M. Do you, then, expect that I am to give you a regular peroration, like the rhetoricians, or shall I forego that art?
A. I would not have you give over an art which you have set off to such advantage; and you were in the right to do so, for, to speak the truth, it also has set you off. But what is that peroration? For I should be glad to hear it, whatever it is.
M. It is customary, in the schools, to produce the opinions of the immortal Gods on death; nor are these opinions the fruits of the imagination alone of the lecturers, but they have the authority of Herodotus and many others.
Cleobis and Biton are the first they mention, sons of the Argive priestess; the story is a well-known one. As it was necessary that she should be drawn in a chariot to a certain annual sacrifice, which was solemnized at a temple some considerable distance from the town, and the cattle that were to draw the chariot had not arrived, those two young men whom I have just mentioned, pulling off their garments, and anointing their bodies with oil, harnessed themselves to the yoke.
And in this manner the priestess was conveyed to the temple; and when the chariot had arrived at the proper place, she is said to have entreated the Goddess to bestow on them, as a reward for their piety, the greatest gift that a God could confer on man.
And the young men, after having feasted with their mother, fell asleep; and in the morning they were found dead.
Trophonius and Agamedes are said to have put up the same petition, for they, having built a temple to Apollo at Delphi, offered supplications to the God, and desired of him some extraordinary reward for their care and labor, particularizing nothing, but asking for whatever was best for men.
Accordingly, Apollo signified to them that he would bestow it on them in three days, and on the third day at daybreak they were found dead.
And so they say that this was a formal decision pronounced by that God to whom the rest of the deities have assigned the province of divining with an accuracy superior to that of all the rest.
—from Cicero, Tusculan Disputations 1.47
I detect a certain cynicism about classically eloquent language these days, and I wonder if this fashion has something to do with the lowered status of a thinker like Cicero. I am immediately wary of fine rhetoric divorced from sound reasoning, but a beauty of expression joined together with a mastery of truth is a wondrous thing to behold. If it is built upon universal wisdom, then a moving presentation that tugs at the heartstrings can only inspire the soul all the more.
And so as Cicero comes to the close of this first book, he pulls out all the stops with the poetic phrases and the stirring tales. While the story about Diagoras and his sons in the previous chapter had me a little choked up, the mention of Cleobis and Biton easily brings on the waterworks.
As much as I wish to share such touching narratives with others, I can usually only manage it in writing. I learned this lesson the hard way a year ago, when I tried to read Hector’s farewell to Andromache and Astyanax from the Iliad out loud to a class; it was an ugly sight.

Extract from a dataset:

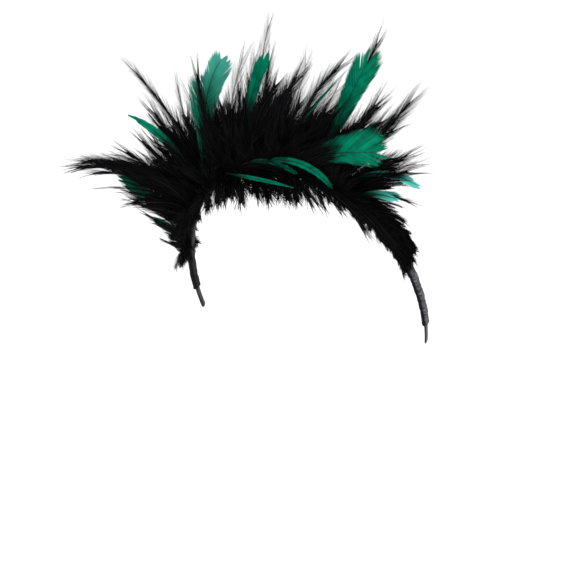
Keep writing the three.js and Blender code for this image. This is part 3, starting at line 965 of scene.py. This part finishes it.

Even if you don’t have a soft spot for the dramatic, look at the account of Cleobis and Biton as a sort of microcosm of an entire life. We all find ourselves thrown into certain circumstances, and so we are faced with unexpected challenges. Now the only question will be whether we rise up to do what is right, or if we shrug our shoulders and crawl away into a corner. Whether that happens over a single day or over eighty years, it makes little difference.
Cleobis and Biton took the place of the missing oxen, and so they honored their mother, and they further honored the goddess Hera. Most importantly, they honored themselves—no man can become greater than when he humbles himself in total service.
Only the man who demands to receive more from a life lived with excellence, as if he were owed some additional gratification, would not be quite content to go to sleep for the last time after such a distinguished effort. As always, it boils down to a choice between caring for what we do or caring for what is done to us. The eclectic Cicero is not a hardcore Stoic, but her sure sounds like one here.
I had never come across the story about Trophonius and Agamedes before I read it in this text, though it only confirms the very same lesson: dying well becomes a fulfillment for anyone who has committed to living well.
From this perspective, death is certainly not an evil, and may even be transformed into a relief from the burdens of fortune, when we elect to cling to virtue instead of prosperity or longevity.
When one of my favorite professors retired, one of the last forced out by a ridiculous bureaucratic age limit, I nervously asked him what he would now do with his time.
“I have a few loose ends to wrap up, and then I’m ready to finally go for a ride in a hearse!”
You had to see his wicked Irish grin to know that he said it with an absolute peace in his mind and a complete joy in his heart.
I need to seek out more people like him; they still make them, but you’ll be hard-pressed to find them, since they don’t cry out for attention.